Independence clause (sample): “The CAE shall report functionally to the Audit Committee and administratively to the Chief Executive for resource and HR matters only. The CAE will have authority to communicate directly with the Board and the Audit Committee.”
11. FAQs
Q1: Is internal audit mandatory for all Nepal companies?
A: The Companies Act requires audit committees for certain companies and empowers them to supervise internal auditing activities; SEBON and NRB add explicit internal audit expectations for listed companies and financial institutions. While small private companies may not be legally required to maintain a full internal audit department, they should still implement appropriate internal controls and consider outsourced/internal assurance depending on risk.
Q2: Who appoints the Chief Audit Executive (CAE)?
A: Best practice is for the audit committee to recommend the CAE appointment to the Board. The charter should state the appointment and removal process to protect independence.
Q3: How often should the internal audit charter be reviewed?
A: Annually or whenever there is a material change in business, regulation or governance structure. The audit committee should approve any amendments.
Q4: Should internal audit follow international standards?
A: Yes. Internal audit in Nepal commonly aligns practice with the IIA’s IPPF and ICAN guidance to ensure quality and comparability.
Q5: Can the internal audit function be outsourced?

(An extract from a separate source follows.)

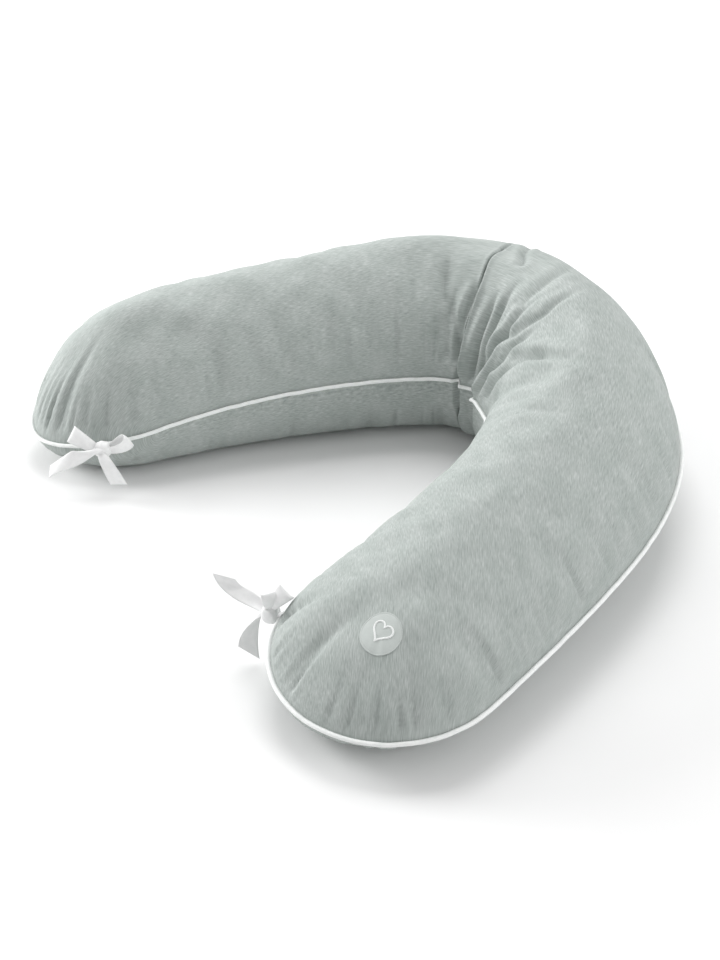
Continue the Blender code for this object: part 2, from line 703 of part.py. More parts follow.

A: Yes — fully or partially — especially for small companies or for specialized audits (IT, forensic). Ensure the charter documents the use of external providers and maintains independence and oversight by the audit committee.
12. Conclusion
Boards should (a) adopt or update an internal audit charter that explicitly sets the CAE’s reporting to the audit committee; (b) ensure internal audit has a quality assurance program; (c) ensure the audit committee approves the annual risk-based audit plan; (d) confirm alignment with SEBON/NRB and ICAN guidance; and (e) fund the function appropriately. Taking these steps will materially strengthen governance and reduce regulatory and operational risk.